▸ DIRECTIONS FOR THIS TASK
Write out every line of the material exactly as it appears.

▸ SOURCE DATA
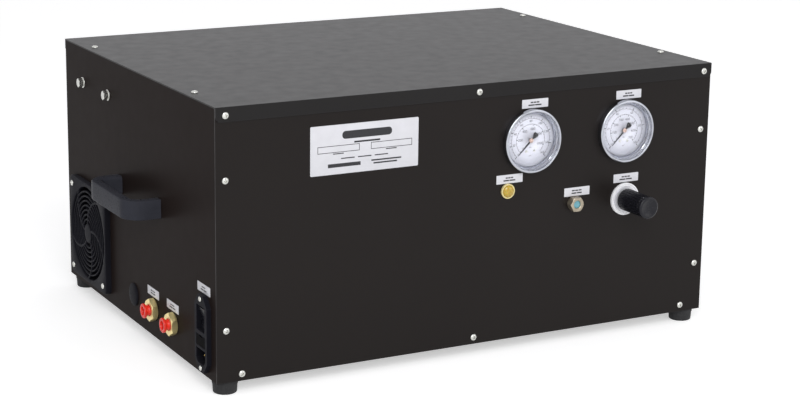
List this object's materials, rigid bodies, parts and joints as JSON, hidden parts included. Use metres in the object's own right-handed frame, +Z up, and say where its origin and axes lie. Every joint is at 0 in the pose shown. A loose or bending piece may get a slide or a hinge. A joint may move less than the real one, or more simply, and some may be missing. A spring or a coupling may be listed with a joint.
{
  "type": "refrigerated air dryer",
  "caption": "Bench-top compressed air dryer in a black sheet-metal cabinet with side handles, gauges, regulator, fan guard, air ports and power inlet.",
  "frame": {"origin": "on the floor under the middle of the bounding box", "axes": "+Z up, +X to the right seen from the gauges, -Y towards the user"},
  "size_m": [0.71, 0.5238, 0.3173],
  "materials": {
    "black_enamel": "semi-gloss black enamel with a fine grain",
    "inner_steel": "galvanised sheet",
    "black_rubber": "matt moulded rubber",
    "screw_steel": "bright zinc plate",
    "black_plastic": "moulded, satin gloss",
    "fan_plastic": "moulded, matt",
    "switch_plastic": "moulded, gloss",
    "brass": "machined",
    "plated_brass": "nickel-plated brass",
    "pin_gold": "plated contact",
    "red_plastic": "soft moulded",
    "white_print": "white film",
    "dial_white": "white enamel with printed scale",
    "bezel_chrome": "polished",
    "clear_glass": "clear",
    "pointer_black": "black with a copper-tone hub",
    "steel_case": "drawn steel",
    "lamp_rim": "pale rim",
    "amber_lens": "amber, translucent",
    "indicator_blue": "blue disc behind a window",
    "regulator_metal": "die-cast",
    "compressor_black": "black enamel",
    "copper": "drawn copper",
    "coil_metal": "fins on a copper tube",
    "foam_black": "closed-cell foam",
    "air_tube": "nylon tube",
    "separator_plastic": "polycarbonate bowl and metal head",
    "fuse_glass": "glass tube with plated caps"
  },
  "bodies": {
    "cabinet": {"air_tubes": "air_tube", "base_pan": "inner_steel", "bracket_bolts": "screw_steel", "bulkhead_fittings": "brass", "bulkhead_locknuts": "plated_brass", "casing_screws": "screw_steel", "compressor_grommets": "black_rubber", "compressor_shell": "compressor_black", "condenser_coil": "coil_metal", "control_box": "fan_plastic", "control_bracket": "inner_steel", "drain_valve": "separator_plastic", "exchanger_core": "coil_metal", "exchanger_jacket": "foam_black", "exchanger_stand": "inner_steel", "fan_frame": "fan_plastic", "fan_guard": "black_plastic", "fan_screws": "screw_steel", "filter_drier": "copper", "front_panel": "black_enamel", "gauge_bezels": "bezel_chrome", "gauge_cases": "steel_case", "gauge_dials": "dial_white", "gauge_lenses": "clear_glass", "gauge_movements": "brass", "handle_left": "black_plastic", "handle_right": "black_plastic", "hole_plug": "black_plastic", "inlet_housing": "fan_plastic", "inlet_pins": "pin_gold", "inlet_screws": "screw_steel", "inner_fasteners": "screw_steel", "lid": "black_enamel", "moisture_body": "plated_brass", "moisture_window": "indicator_blue", "name_plate": "white_print", "panel_labels": "white_print", "pilot_body": "lamp_rim", "pilot_lens": "amber_lens", "port_plugs": "red_plastic", "rear_panel": "black_enamel", "refrigerant_pipes": "copper", "regulator_body": "regulator_metal", "regulator_bonnet": "regulator_metal", "regulator_panel_nut": "regulator_metal", "regulator_spring": "steel_case", "rubber_feet": "black_rubber", "separator_bowl": "separator_plastic", "side_panel_left": "black_enamel", "side_panel_right": "black_enamel", "terminal_cover": "fan_plastic"},
    "fan_rotor": {"fan_rotor": "fan_plastic"},
    "gauge_pointer_1": {"gauge_pointer_1": "pointer_black"},
    "gauge_pointer_2": {"gauge_pointer_2": "pointer_black"},
    "rocker_switch": {"rocker_switch": "switch_plastic"},
    "fuse_drawer": {"fuse_drawer": "fan_plastic", "fuses": "fuse_glass"},
    "regulator_stem": {"regulator_stem": "steel_case"},
    "regulator_knob": {"regulator_knob": "black_plastic"}
  },
  "joints": [
    {"name": "fan_spin", "type": "hinge", "parent": "cabinet", "child": "fan_rotor", "pos_m": [-0.3035, 0.17205, 0.0874], "axis": [1, 0, 0], "continuous": true},
    {"name": "pointer_1_turn", "type": "hinge", "parent": "cabinet", "child": "gauge_pointer_1", "pos_m": [0.069, -0.21195, 0.2448], "axis": [0, 1, 0], "range_deg": [0, 270]},
    {"name": "pointer_2_turn", "type": "hinge", "parent": "cabinet", "child": "gauge_pointer_2", "pos_m": [0.1955, -0.21195, 0.2448], "axis": [0, 1, 0], "range_deg": [0, 270]},
    {"name": "switch_rock", "type": "hinge", "parent": "cabinet", "child": "rocker_switch", "pos_m": [-0.312, -0.18095, 0.0799], "axis": [0, 1, 0], "range_deg": [0, 16]},
    {"name": "drawer_slide", "type": "slide", "parent": "cabinet", "child": "fuse_drawer", "axis": [-1, 0, 0], "range_m": [0, 0.016]},
    {"name": "regulator_turn", "type": "hinge", "parent": "cabinet", "child": "regulator_stem", "pos_m": [0.1993, -0.21195, 0.1634], "axis": [0, 1, 0], "range_deg": [0, 1800]},
    {"name": "knob_pull", "type": "slide", "parent": "regulator_stem", "child": "regulator_knob", "axis": [0, -1, 0], "range_m": [0, 0.003]}
  ]
}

▸ FINAL RESULT
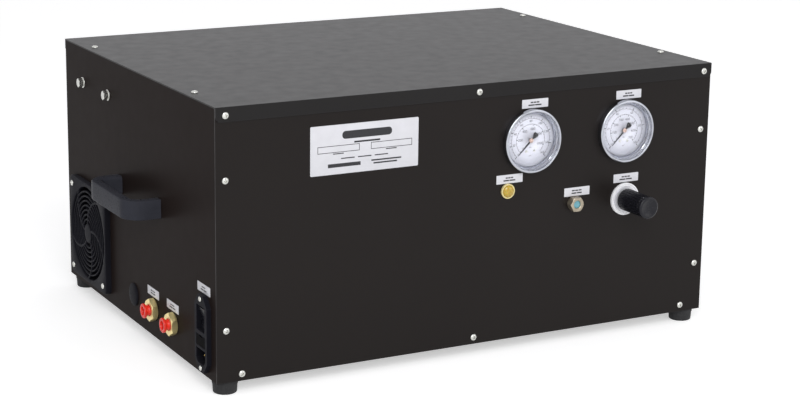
List this object's materials, rigid bodies, parts and joints as JSON, hidden parts included. Use metres in the object's own right-handed frame, +Z up, and say where its origin and axes lie. Every joint is at 0 in the pose shown. A loose or bending piece may get a slide or a hinge. A joint may move less than the real one, or more simply, and some may be missing. A spring or a coupling may be listed with a joint.
{
  "type": "refrigerated air dryer",
  "caption": "Bench-top compressed air dryer in a black sheet-metal cabinet with side handles, gauges, regulator, fan guard, air ports and power inlet.",
  "frame": {"origin": "on the floor under the middle of the bounding box", "axes": "+Z up, +X to the right seen from the gauges, -Y towards the user"},
  "size_m": [0.71, 0.5238, 0.3173],
  "materials": {
    "black_enamel": "semi-gloss black enamel with a fine grain",
    "inner_steel": "galvanised sheet",
    "black_rubber": "matt moulded rubber",
    "screw_steel": "bright zinc plate",
    "black_plastic": "moulded, satin gloss",
    "fan_plastic": "moulded, matt",
    "switch_plastic": "moulded, gloss",
    "brass": "machined",
    "plated_brass": "nickel-plated brass",
    "pin_gold": "plated contact",
    "red_plastic": "soft moulded",
    "white_print": "white film",
    "dial_white": "white enamel with printed scale",
    "bezel_chrome": "polished",
    "clear_glass": "clear",
    "pointer_black": "black with a copper-tone hub",
    "steel_case": "drawn steel",
    "lamp_rim": "pale rim",
    "amber_lens": "amber, translucent",
    "indicator_blue": "blue disc behind a window",
    "regulator_metal": "die-cast",
    "compressor_black": "black enamel",
    "copper": "drawn copper",
    "coil_metal": "fins on a copper tube",
    "foam_black": "closed-cell foam",
    "air_tube": "nylon tube",
    "separator_plastic": "polycarbonate bowl and metal head",
    "fuse_glass": "glass tube with plated caps"
  },
  "bodies": {
    "cabinet": {"air_tubes": "air_tube", "base_pan": "inner_steel", "bracket_bolts": "screw_steel", "bulkhead_fittings": "brass", "bulkhead_locknuts": "plated_brass", "casing_screws": "screw_steel", "compressor_grommets": "black_rubber", "compressor_shell": "compressor_black", "condenser_coil": "coil_metal", "control_box": "fan_plastic", "control_bracket": "inner_steel", "drain_valve": "separator_plastic", "exchanger_core": "coil_metal", "exchanger_jacket": "foam_black", "exchanger_stand": "inner_steel", "fan_frame": "fan_plastic", "fan_guard": "black_plastic", "fan_screws": "screw_steel", "filter_drier": "copper", "front_panel": "black_enamel", "gauge_bezels": "bezel_chrome", "gauge_cases": "steel_case", "gauge_dials": "dial_white", "gauge_lenses": "clear_glass", "gauge_movements": "brass", "handle_left": "black_plastic", "handle_right": "black_plastic", "hole_plug": "black_plastic", "inlet_housing": "fan_plastic", "inlet_pins": "pin_gold", "inlet_screws": "screw_steel", "inner_fasteners": "screw_steel", "lid": "black_enamel", "moisture_body": "plated_brass", "moisture_window": "indicator_blue", "name_plate": "white_print", "panel_labels": "white_print", "pilot_body": "lamp_rim", "pilot_lens": "amber_lens", "port_plugs": "red_plastic", "rear_panel": "black_enamel", "refrigerant_pipes": "copper", "regulator_body": "regulator_metal", "regulator_bonnet": "regulator_metal", "regulator_panel_nut": "regulator_metal", "regulator_spring": "steel_case", "rubber_feet": "black_rubber", "separator_bowl": "separator_plastic", "side_panel_left": "black_enamel", "side_panel_right": "black_enamel", "terminal_cover": "fan_plastic"},
    "fan_rotor": {"fan_rotor": "fan_plastic"},
    "gauge_pointer_1": {"gauge_pointer_1": "pointer_black"},
    "gauge_pointer_2": {"gauge_pointer_2": "pointer_black"},
    "rocker_switch": {"rocker_switch": "switch_plastic"},
    "fuse_drawer": {"fuse_drawer": "fan_plastic", "fuses": "fuse_glass"},
    "regulator_stem": {"regulator_stem": "steel_case"},
    "regulator_knob": {"regulator_knob": "black_plastic"}
  },
  "joints": [
    {"name": "fan_spin", "type": "hinge", "parent": "cabinet", "child": "fan_rotor", "pos_m": [-0.3035, 0.17205, 0.0874], "axis": [1, 0, 0], "continuous": true},
    {"name": "pointer_1_turn", "type": "hinge", "parent": "cabinet", "child": "gauge_pointer_1", "pos_m": [0.069, -0.21195, 0.2448], "axis": [0, 1, 0], "range_deg": [0, 270]},
    {"name": "pointer_2_turn", "type": "hinge", "parent": "cabinet", "child": "gauge_pointer_2", "pos_m": [0.1955, -0.21195, 0.2448], "axis": [0, 1, 0], "range_deg": [0, 270]},
    {"name": "switch_rock", "type": "hinge", "parent": "cabinet", "child": "rocker_switch", "pos_m": [-0.312, -0.18095, 0.0799], "axis": [0, 1, 0], "range_deg": [0, 16]},
    {"name": "drawer_slide", "type": "slide", "parent": "cabinet", "child": "fuse_drawer", "axis": [-1, 0, 0], "range_m": [0, 0.016]},
    {"name": "regulator_turn", "type": "hinge", "parent": "cabinet", "child": "regulator_stem", "pos_m": [0.1993, -0.21195, 0.1634], "axis": [0, 1, 0], "range_deg": [0, 1800]},
    {"name": "knob_pull", "type": "slide", "parent": "regulator_stem", "child": "regulator_knob", "axis": [0, -1, 0], "range_m": [0, 0.003]}
  ]
}